Creating a history mixtape: A conversation with Andrew Simon
As cassettes entered the mainstream, no one anticipated how much of an impact they would have on our daily lives. In the 1970s and 80s, when cassettes became popular, they were an immensely important cultural artifact not only in Egypt but around the world. This technology became so popular because it provided voices that up until then had been silent with a new medium and platform to circulate their work.
Through a history of cassette technology, Media of the Masses: Cassette Culture in Modern Egypt, published by Stanford University Press earlier this year, presents us with a history of Egypt through the analysis of their circulation and consumption.
As the book argues, cassettes decentralized state-controlled Egyptian media long before the invention of the internet by enabling people to participate in the creation of culture and the circulation of content, since they weren’t as rigorously controlled as the radio. Through the use of cassettes and other modern sources, such as popular magazines like Rose al-Youssef the book critically analyzes narratives on Egyptian culture and writes a new history of modern Egypt. Importantly, the book demonstrates that with the help of cassettes, non-conventional and less well-known artists became more popular because they could overcome radio censorship. Cassettes created a new soundscape by allowing many artists, popular and less popular, to freely record their voices and to be heard.
Mada Masr spoke with Andrew Simon, the author of Media of the Masses, a historian of media, popular culture and the modern Middle East, and a senior lecturer at Dartmouth College.

Mada Masr: Why did you choose the medium of cassettes to understand the history of modern Egypt?
Andrew Simon: Media of the Masses was nearly a decade in the making and the book’s origins can be traced back to my time in Egypt. A week after completing my B.A. in Arabic, Middle East and Islamic studies at Duke University, I flew from North Carolina to Cairo for an intensive Arabic fellowship at the Center for Arabic Study Abroad that just so happened to coincide with the 2011 Egyptian revolution. In the days leading up to Mubarak’s fall, I was living in Mounira and would walk down Qasr al-Aini Street to go to class. In Tahrir Square, I witnessed a number of scenes that came to characterize the mass demonstrations in the eyes of many people. I snapped pictures of powerful signs, colorful graffiti, and public performances. All of these sights captured my attention, but something that soon dawned on me was the importance of what I was hearing: demonstrators chanting slogans, new artists, like Ramy Essam, setting those chants to song, and older voices, like Sheikh Imam, surfacing once more. All of these sounds piqued my interest in Egypt’s acoustic culture, and when I returned to the US for graduate school at Cornell University I dove deeper into Egypt’s soundscape. I wrote papers on particular artists, musical genres, and religious currents, and at the center of these diverse endeavors was one common thread: cassette tapes. Following this discovery, I set out to write a history of the cassette in Egypt. I returned to Egypt for fieldwork and started reading popular magazines, like Rose al-Youssef where I saw cassettes surfacing in places I did not expect to find them, from court cases and celebrity news to police reports and advertisements for the “modern home.” It was then I realized that I could write a history of not only cassette technology in Egypt, but a history of Egypt through the window of its cassette culture. Media of the Masses is the outcome of this journey and is a project where I wished to consider how media technologies and the stories told by them can assist us in reimagining the making of modern nations.

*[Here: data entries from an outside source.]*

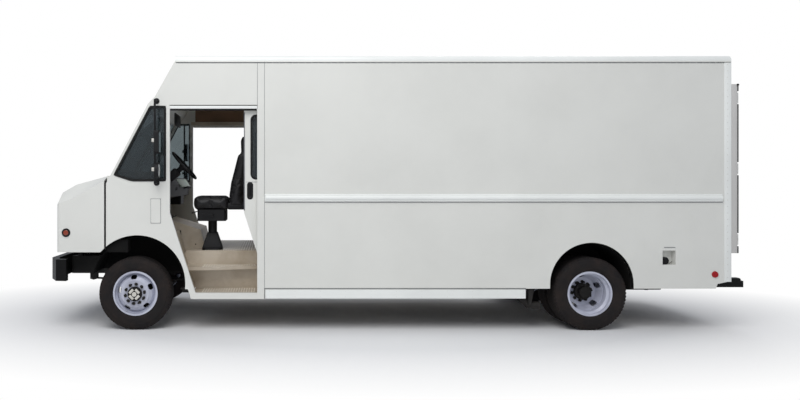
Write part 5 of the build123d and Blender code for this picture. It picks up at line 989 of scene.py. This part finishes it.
liner_black = finish("moulded_polyethylene", "090909", "161412", 0.8, 4, 0.3, Specular_IOR_Level=0.2)
liner_thickness = 0.003
liner_outer = 1.148
lip_y = 1.150
lip_width = 0.0512
corner_block_place = (-3.226, 1.069, 0.982)
corner_block_size = (0.250, 0.176, 0.150)
liner_table = (
    # place, arch middle x and height, radius, inner edge, angles from the front, and the radius
    # and angles of the black edge strip
    ("front", -2.988, 0.549, 0.530, 0.640, 12, 172, 0.5555, 52, 172),
    ("rear", rear_axle_x, 0.539, 0.472, 0.612, -8, 188, 0.4805, 0, 180),
)
for place, x, z, radius, inner, start, end, lip, lip_start, lip_end in liner_table:
    for name, side in sides:
        arc = arch_points(x, z, radius, side * inner, start, end, 20)
        guard = drawn_out(arc, side * (liner_outer - inner))
        wall = chain(arc, closed=True)
        bpy.ops.object.mode_set(mode="OBJECT")
        liner = modify(joined(guard, wall), "WELD", merge_threshold=0.0005)
        liner = modify(liner, "SOLIDIFY", thickness=liner_thickness, offset=0)
        arc = arch_points(x, z, lip, side * lip_y, lip_start, lip_end, 24)
        if place == "rear":
            foot_z = skirt_level + 0.002
            arc = [(*arc[0][:2], foot_z)] + arc + [(*arc[-1][:2], foot_z)]
        edge = modify(drawn_out(arc, side * lip_width), "SOLIDIFY", thickness=liner_thickness, offset=0)
        liner = joined(liner, edge)
        if place == "front":
            corner_x, corner_y, corner_z = corner_block_place
            liner = joined(liner, block((corner_x, side * corner_y, corner_z), corner_block_size, 0.004))
        complete(liner, f"arch_liner_{place}_{name}", "root", liner_black)

# Driver's seat: foam cushions in grained black vinyl, swelled by a short cloth simulation under
# air pressure, on the fixed pedestal.
seat_vinyl = finish("grained_seat_vinyl", "121113", "1b1a1b", 0.5, 2.5, 0.25, Specular_IOR_Level=0.35)
dress(seat_vinyl, "seat_cushion", "seat_back")
voxel = 0.0066
swell_cap = 0.022
swell_frames = 20
swell_pressure = 4
pad_table = (
    # node, share of its own size before it swells
    ("seat_cushion", (0.96, 0.95, 0.84)),
    ("seat_back", (0.88, 0.94, 0.99)),
)
for node, share in pad_table:
    low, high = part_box(node)
    middle = (Vector(low) + Vector(high)) / 2
    pad = twin(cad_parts[node])
    modify(pad, "WELD", merge_threshold=0.0002)
    pad.matrix_world = (
        Matrix.Translation(middle) @ Matrix.Diagonal((*share, 1)) @ Matrix.Translation(-middle)
    )
    settle(pad)
    modify(pad, "REMESH", mode="VOXEL", voxel_size=voxel)
    still = [vertex.co.copy() for vertex in pad.data.vertices]
    cloth = pad.modifiers.new("cloth", "CLOTH")
    cloth.settings.use_pressure = True
    cloth.settings.uniform_pressure_force = swell_pressure
    cloth.settings.effector_weights.gravity = 0
    for step in range(1, swell_frames + 1):
        bpy.context.scene.frame_set(step)
    only(pad)
    bpy.ops.object.modifier_apply(modifier="cloth")
    bpy.context.scene.frame_set(1)
    for vertex, start in zip(pad.data.vertices, still):
        move = vertex.co - start
        if move.length > swell_cap:
            vertex.co = start + move.normalized() * swell_cap
    modify(pad, "SUBSURF", levels=1, render_levels=1)
    complete(pad, f"padded_{node}", "root", seat_vinyl, 60)
    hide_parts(node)

# Seat frame: a height lever and a slide bar under the cushion's front, and a recliner that joins
# the back to the cushion.
base_low, base_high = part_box("seat_base")
back_low, back_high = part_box("seat_back")
bar_ends = (base_low[1] + 0.08, base_high[1] - 0.08)
bar_root = (base_low[0] - 0.02, base_high[2] - 0.03)
bar_front = (base_low[0] - 0.075, base_high[2] - 0.045)
slide_bar = rod([
    (bar_root[0], bar_ends[0], bar_root[1]), (bar_front[0], bar_ends[0], bar_front[1]),
    (bar_front[0], bar_ends[1], bar_front[1]), (bar_root[0], bar_ends[1], bar_root[1]),
], 0.006, bend=0.025)
lever_z = base_high[2] - 0.06
lever = rod([
    (base_low[0] + 0.2, base_low[1] - 0.004, lever_z), (base_low[0] + 0.2, base_low[1] - 0.04, lever_z),
    (base_low[0] + 0.06, base_low[1] - 0.05, lever_z + 0.01),
], 0.007, bend=0.015)
recliner = block(
    (back_low[0] + 0.085, (back_low[1] + back_high[1]) / 2, back_low[2] - 0.008),
    (0.25, back_high[1] - back_low[1] - 0.05, 0.09), 0.03,
)
complete(joined(slide_bar, lever, recliner), "seat_levers", "root", black_plastic)

# Header boards and vents: a tan board over each doorway inside, and a seal and screws round the
# raised vent panel on each cab side.
lining_tan = finish("primed_hardboard", "8a6a52", "79604b", 0.7, 5, 0.1)
board_size = (0.95, 0.004, 0.18)
vent_x, vent_z = -2.772, 1.388
vent_half_width, vent_half_height = 0.059, 0.1425
vent_screw_x, vent_screw_z = 0.045, 0.128
for name, side in sides:
    board = block((-2.10, side * 1.1525, 2.72), board_size, 0.001)
    complete(board, f"header_board_{name}", "root", lining_tan)
    screws = repeat(rivet(side), [
        (vent_x + x * vent_screw_x, side * (half_width + 0.006), vent_z + z * vent_screw_z)
        for x in (-1, 1) for z in (-1, 0, 1)
    ])
    complete(screws, f"vent_screws_{name}", "root", coach_white)
    corners = [
        (vent_x + x * vent_half_width, side * (half_width + 0.001), vent_z + z * vent_half_height)
        for x, z in ((-1, -1), (-1, 1), (1, 1), (1, -1))
    ]
    seal = rubber_frame(corners, 0.005, 0.003, 0.0)
    complete(seal, f"vent_seal_{name}", "root", sealant_and_shadow_grey)


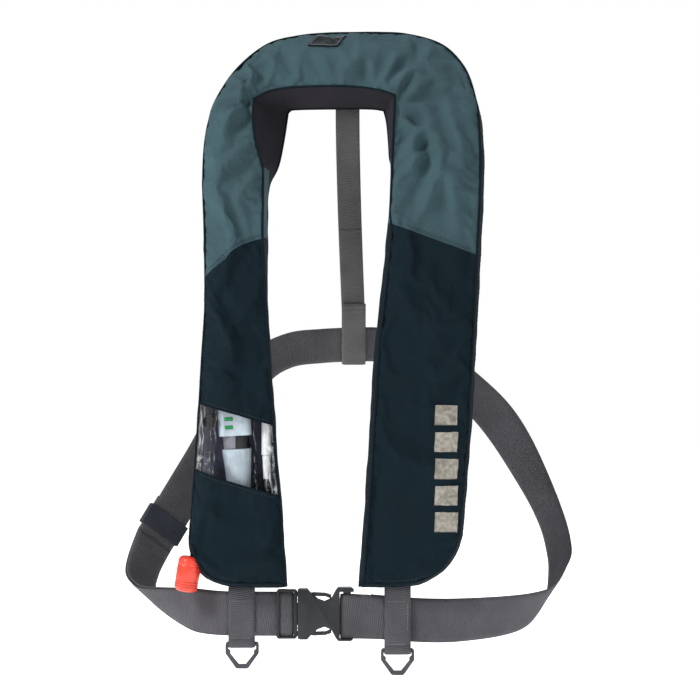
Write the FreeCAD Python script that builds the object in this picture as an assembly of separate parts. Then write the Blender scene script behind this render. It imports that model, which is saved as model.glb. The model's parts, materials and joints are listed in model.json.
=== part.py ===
import FreeCAD, Part
import math
import os

# Inflatable life jacket, millimetres. +X is the wearer's left, +Y points to the
# wearer's back, +Z is up. The origin is where the neck rests, under the collar.
V = FreeCAD.Vector

# ---- pouch ----
pouch_thick = 52.0          # folded pouch, front skin to back skin
fabric = 1.6                # cover fabric with its backing
bend_z = -90.0              # the pouch is upright below this height
bend_radius = 210.0         # curve over the shoulders, at mid-thickness
collar_lean = 33.0          # degrees the collar leans back
piping_thick = 3.2          # piping band round the edge

# ---- webbing ----
belt_width = 45.0
strap_width = 25.0
web = 2.0                   # webbing thickness
tab_gap = 2.8               # half the space between a tab's two layers

# ---- buckle ----
buckle_z = -512.0           # height of the buckle's middle

# ---- inflator, all inside the right lobe ----
head_x, head_y = -109.0, -5.0
head_top, head_low = -297.0, -330.0
band_low = -343.0
cap_low = -388.0
knob_x, knob_z = -135.0, -316.0
cylinder_r = 14.5
inflator_tilt = 3.5         # degrees

half = pouch_thick / 2
front_r = bend_radius + half
os.makedirs("parts", exist_ok=True)


# ---------------------------------------------------------------- helpers
def save(name, shape):
    shape.exportStep("parts/" + name + ".step")


def box(x0, x1, y0, y1, z0, z1):
    return Part.makeBox(x1 - x0, y1 - y0, z1 - z0, V(x0, y0, z0))


def rod(start, end, r):
    a, b = V(*start), V(*end)
    return Part.makeCylinder(r, (b - a).Length, a, b - a)


def cone(start, end, r0, r1):
    a, b = V(*start), V(*end)
    return Part.makeCone(r0, r1, (b - a).Length, a, b - a)


def plate_xz(points, y0, y1):
    """A flat plate with a straight-sided outline in X and Z."""
    corners = [V(x, y0, z) for x, z in points]
    wire = Part.makePolygon(corners + [corners[0]])
    return Part.Face(wire).extrude(V(0, y1 - y0, 0))


def rounded(shape, r, wanted=lambda e: True):
    return shape.makeFillet(r, [e for e in shape.Edges if wanted(e)])


def upright(edge):
    """True for a straight edge that runs along Z."""
    return abs(edge.tangentAt(edge.FirstParameter).z) > 0.999


def along_y(edge):
    return abs(edge.tangentAt(edge.FirstParameter).y) > 0.999


# ---------------------------------------------------------------- pouch shape
def lean_at(z):
    """How far the front skin leans back at height z, in degrees."""
    if z <= bend_z:
        return 0.0
    s = min((z - bend_z) / front_r, math.sin(math.radians(collar_lean)))
    return math.degrees(math.asin(s))


def front_y(z):
    """Depth of the front skin at height z."""
    t = math.radians(lean_at(z))
    arc_top = bend_z + front_r * math.sin(t)
    past = max(z - arc_top, 0) if t > 0 else 0
    return bend_radius - front_r * math.cos(t) + past * math.tan(t)


def through(x, z, back=None):
    """A point on the front skin and the point behind it on the back skin."""
    t = math.radians(lean_at(z))
    y = front_y(z)
    far = V(x, y + pouch_thick * math.cos(t), z - pouch_thick * math.sin(t))
    if back:
        far = V(back[0], far.y, back[1])
    return V(x, y, z), far


def at_depth(pair, y):
    """Where the line through a front and back point crosses depth y."""
    near, far = pair
    return near + (far - near) * ((y - near.y) / (far.y - near.y))


def curve_or_line(points):
    if len(points) == 2:
        return Part.LineSegment(points[0], points[1]).toShape()
    spline = Part.BSplineCurve()
    spline.interpolate(points)
    return spline.toShape()


def through_solid(stretches, y0, y1):
    """A solid between two depths, its sides square to the leaning pouch."""
    wires = []
    for y in (y0, y1):
        edges = [curve_or_line([at_depth(p, y) for p in s]) for s in stretches]
        wires.append(Part.Wire(edges))
    return Part.makeLoft(wires, True, True)


def outer_stretches(inset=0.0):
    """Outline of the whole pouch, seen from the front, as sewn stretches."""
    i = inset
    over = [(-142, -130), (-143, -60), (-137, -3), (-114, 51), (-79, 82), (-37, 92.5)]
    over += [(15, 94), (63, 91), (106, 74), (130.6, 40.5), (140.6, 1.3), (143, -60)]
    over += [(140, -137)]
    over = [through(x + (i if x < 0 else -i) * min(1, abs(x) / 90),
                    z - i * max(0, (z + 60) / 148)) for x, z in over]
    right = [through(-142 + i, -130), through(-141.4 + i, -190)]
    right += [through(-145 + i, -273), through(-152 + i, -370)]
    right += [through(-157 + i, -435)]
    corner_r = [through(-157 + i, -435), through(-146 + i * 0.7, -470 + i * 0.7)]
    corner_r += [through(-108 + i * 0.3, -484 + i)]
    base_r = [through(-108 + i * 0.3, -484 + i), through(-20, -484 + i)]
    base_l = [through(-20, -484 + i), through(60 - i * 0.3, -484 + i)]
    corner_l = [through(60 - i * 0.3, -484 + i)]
    corner_l += [through(96 - i * 0.6, -472 + i * 0.8)]
    corner_l += [through(121 - i, -432)]
    left = [through(121 - i, -432), through(132 - i, -290)]
    left += [through(137 - i, -200), through(140 - i, -137)]
    return [over, left[::-1], corner_l[::-1], base_l[::-1],
            base_r[::-1], corner_r[::-1], right[::-1]]


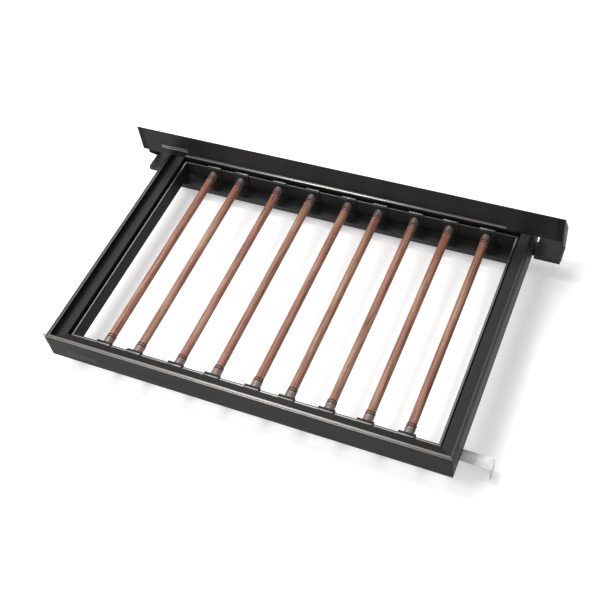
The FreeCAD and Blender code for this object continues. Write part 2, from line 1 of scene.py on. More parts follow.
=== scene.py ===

I am very fortunate to have an incredible mentor in Ziad Fahmy. Taking a cue from Ziad’s scholarship, I strove to approach popular culture as an avenue of critical inquiry as opposed to something we simply enjoy when we are not conducting research. This perspective, I believe, is all the more necessary since films, songs, and countless other creative productions often shape our understanding of the world around us.

MM: Moving on to your findings, what impact did cassettes have on Egyptian culture and what do everyday technologies teach us about modern Egypt?
AS: Oftentimes, histories of technology privilege inventors. In this book, I set out to explore what happens after everyday objects, like cassettes, come into existence. The introduction of the very first compact cassette by Philips in 1963 is but a bullet point in this broader story of an ordinary technology’s extraordinary impact once it traveled well beyond the walls of its workshop in Europe.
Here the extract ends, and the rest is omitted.